でも自分は「なんだったんだ…これは…?」の疑問で頭がいっぱいだったし、解説を聞いても悔しかったり誇らしかったりの感情がまったく生まれなかった。

こんなに静かな解説ある?ってくらい静まり返っていたあのホールの空気、ちょっとしばらく忘れられないかもしれない。

「SCRAPは脱出ゲーム以外やるな!」ということを言いたいわけではない、まったくない。
いろんなエンタメに手を広げていることは知っているし、いろいろチャレンジして、新しい世界を作り出そうとしてくれていることも知っているつもりだ。
その結果、また面白いものが生まれたらうれしいし、遊んでみたいなとも思っている。

でも、できあがったものが脱出ゲームじゃないなら「今回は脱出ゲームじゃないです」と言ってほしかったし、
それがおもしろい公演だと思っているなら「今回は脱出ゲームじゃないけど、でもおもしろいからオススメっすよ」と自信をもって言ってほしかったのだ。

そしたらこっちだって、「脱出ゲームじゃないならやめとこうかな」とか「脱出ゲームじゃなくてもおもしろいなら行ってみようかな」と判断することができたはずなのに。

今回のコナン脱出を「脱出ゲーム」としてリリースするなら、この先SCRAPが出すすべての「脱出ゲーム」に対して、
「看板には脱出ゲームと書いてあるけど……ほ、本当に脱出ゲームなの?」と懐疑的にならなくてはいけないのかも?と思ってしまっている。それはとってもしんどい。

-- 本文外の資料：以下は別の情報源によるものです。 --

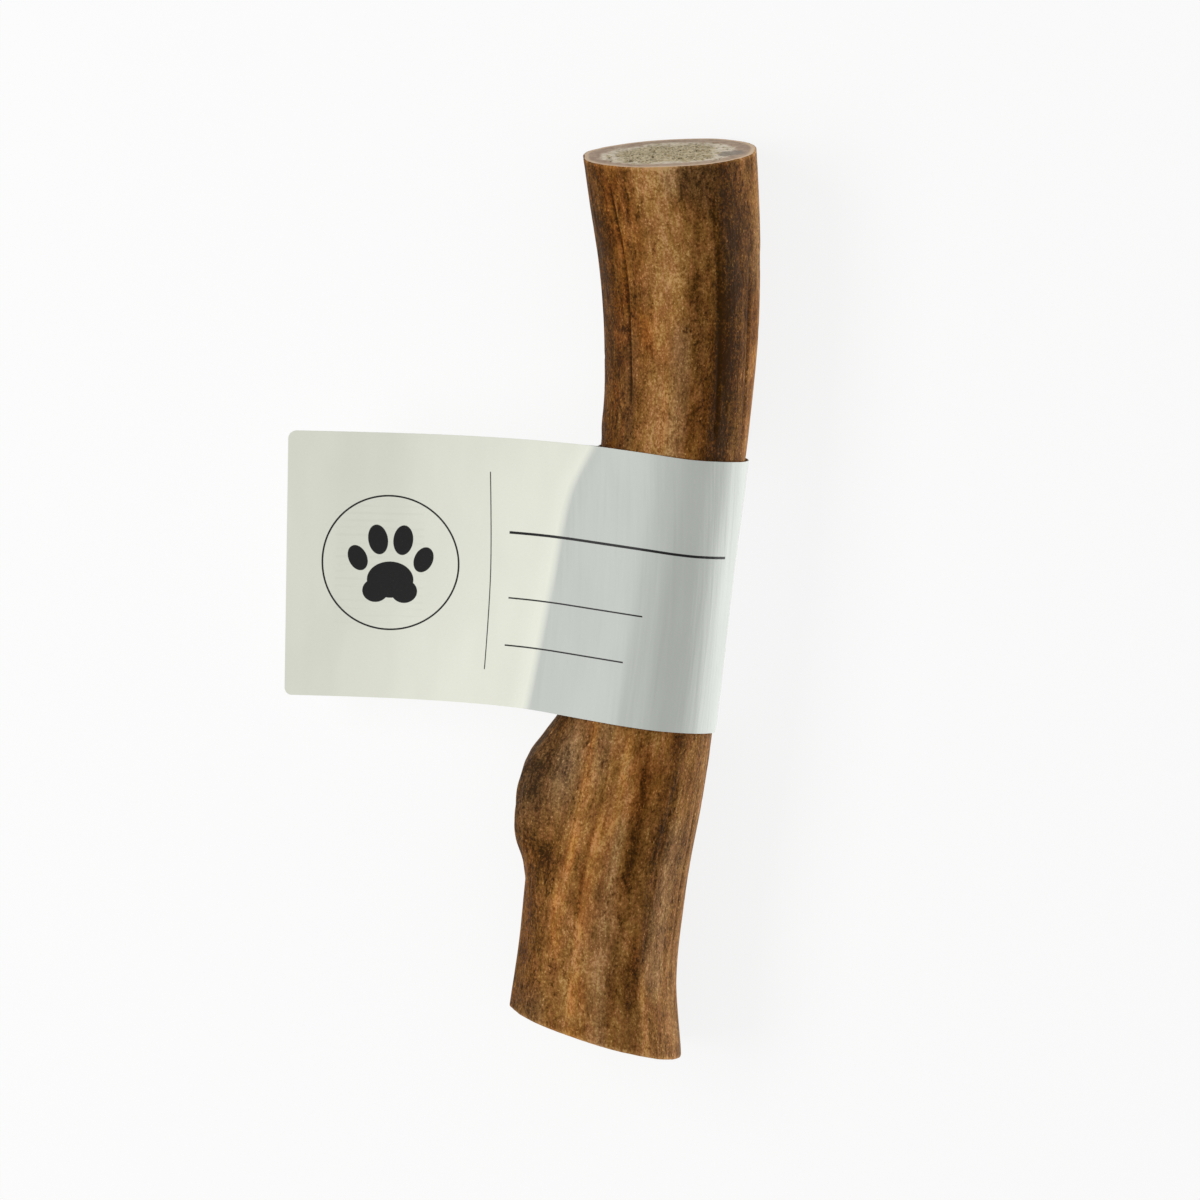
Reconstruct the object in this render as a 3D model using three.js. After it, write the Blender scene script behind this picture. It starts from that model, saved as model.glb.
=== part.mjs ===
import * as THREE from 'three';

// A length of reindeer antler, sawn off at both ends, lying on its back, with a paper label round it.
// Millimetres. X runs to the right across the beam, Y along it to its upper end, Z up from the surface
// that it lies on. The origin is on that surface, under the middle of the whole object.

// The beam. A section is an oval that stands across the beam. Its place is y along the beam and x
// across it, and it is half wide to each side. Slant is how far it drops to the right, and lean how far
// its front edge leans to the lower end, in degrees. Front and back are its depths above and below the
// widest line, and square says how flat the back is: 2 is an ellipse.
const BEAM_SECTIONS = [
  { y: -72.2, x: 12.1, half: 14.8, slant: 17.4, lean: 1.4, front: 13.2, back: 12.65, square: 2.9 },
  { y: -59.7, x: 12.8, half: 13.6, slant: 14.0, lean: 1.4, front: 12.4, back: 11.9, square: 2.8 },
  { y: -46.4, x: 14.2, half: 13.6, slant: 11.0, lean: 1.0, front: 12.3, back: 11.5, square: 2.6 },
  { y: -31.4, x: 17.1, half: 13.4, slant: 8.6, lean: 0.6, front: 12.2, back: 11.2, square: 2.4 },
  { y: -16.4, x: 19.6, half: 13.0, slant: 6.9, lean: 0, front: 12.0, back: 10.9, square: 2.3 },
  { y: 3.6, x: 22.4, half: 12.5, slant: 6.4, lean: 0, front: 11.6, back: 10.7, square: 2.2 },
  { y: 21.9, x: 24.8, half: 12.3, slant: 6.0, lean: 0, front: 11.4, back: 10.5, square: 2.2 },
  { y: 33.6, x: 26.1, half: 12.4, slant: 3.4, lean: 0.6, front: 11.4, back: 10.8, square: 2.2 },
  { y: 45.2, x: 26.6, half: 12.9, slant: 0.5, lean: 1.8, front: 11.6, back: 11.3, square: 2.2 },
  { y: 56.9, x: 26.3, half: 13.5, slant: -1.6, lean: 3.4, front: 11.9, back: 11.8, square: 2.3 },
  { y: 67.0, x: 25.4, half: 14.2, slant: -2.8, lean: 5.0, front: 12.2, back: 12.4, square: 2.3 },
  { y: 75.0, x: 24.6, half: 14.6, slant: -2.8, lean: 6.2, front: 12.4, back: 12.75, square: 2.3 },
];
const MIDDLE_HEIGHT = 12.5;
const BACK_SKEW = 1.6;

// Shallow flutes that run along the beam
const FLUTE_DEPTH = 0.35;
const FLUTES = [
  { count: 5, phase: 0.6, turn: 0.010 },
  { count: 8, phase: 2.1, turn: -0.014 },
];

// The stub of a tine on the left: how far it stands out at each place along the beam
const STUB_PROFILE = [
  { y: -46.4, rise: 0 },
  { y: -43.1, rise: 1.0 },
  { y: -39.8, rise: 2.7 },
  { y: -37.1, rise: 3.5 },
  { y: -30.2, rise: 4.2 },
  { y: -25.2, rise: 3.4 },
  { y: -22.1, rise: 1.6 },
  { y: -18.9, rise: 0 },
];
const STUB_ANGLE = 176;
const STUB_SPREAD = 50;
const HOLLOW = { angle: 150, y: -40.2, depth: 0.9, spread: 13, length: 3.6 };

const ROUND_STEPS = 56;
const LENGTH_STEPS = 62;

// The label. The two layers of its flag part at a seam, which lies out to the left of the beam, and go
// straight on to the beam. The flag ends in a straight edge. Slants, drops and twists are in degrees.
const LABEL_LOW = -19.9;
const LABEL_HIGH = 25.2;
const PAPER_THICKNESS = 0.4;
const PAPER_GAP = 0.3;
const SEAM_PROFILE = [
  { y: -19.9, out: 5.3 },
  { y: 3.0, out: 4.5 },
  { y: 16.9, out: 3.6 },
  { y: 25.2, out: 0.9 },
];
const SEAM = { rise: 5.0, wall: 0.6, slant: 5.9, drop: 7, twist: 3 };
const FLAG_END = { x: -39.2, y: 6.5, rise: 0.6, height: 45.4, slant: 1.2, drop: 5, twist: 9 };
const FLAG_STEPS = 12;
const WRAP_STEPS = 48;
const LABEL_STEPS = 6;

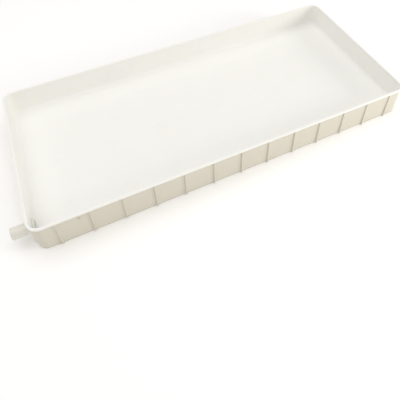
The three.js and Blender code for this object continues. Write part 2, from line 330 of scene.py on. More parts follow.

これからもSCRAPのことを好きでいたいし、たくさん脱出ゲームで遊びたいから、いろいろ考えてしまった。
来年のコナン脱出はチケット買うの慎重になるかもしれないです。そういう体験でした。

でもこの日は失意のまま原宿に移動して「にじさんじ脱出」で遊んだら涙が出るほどおもしろくて感動し、まだまだSCRAPだいすきだ~!になりましたのでしばらくは大丈夫かもしれません。ありがとう、にじさんじ脱出。
(にじさんじは本当に最高だったのでまた語りたい)

長くなりすぎた!当日のアンケートに書ききれなかった思いを吐き出しました。読んでくれてありがとうございます。すっきりした!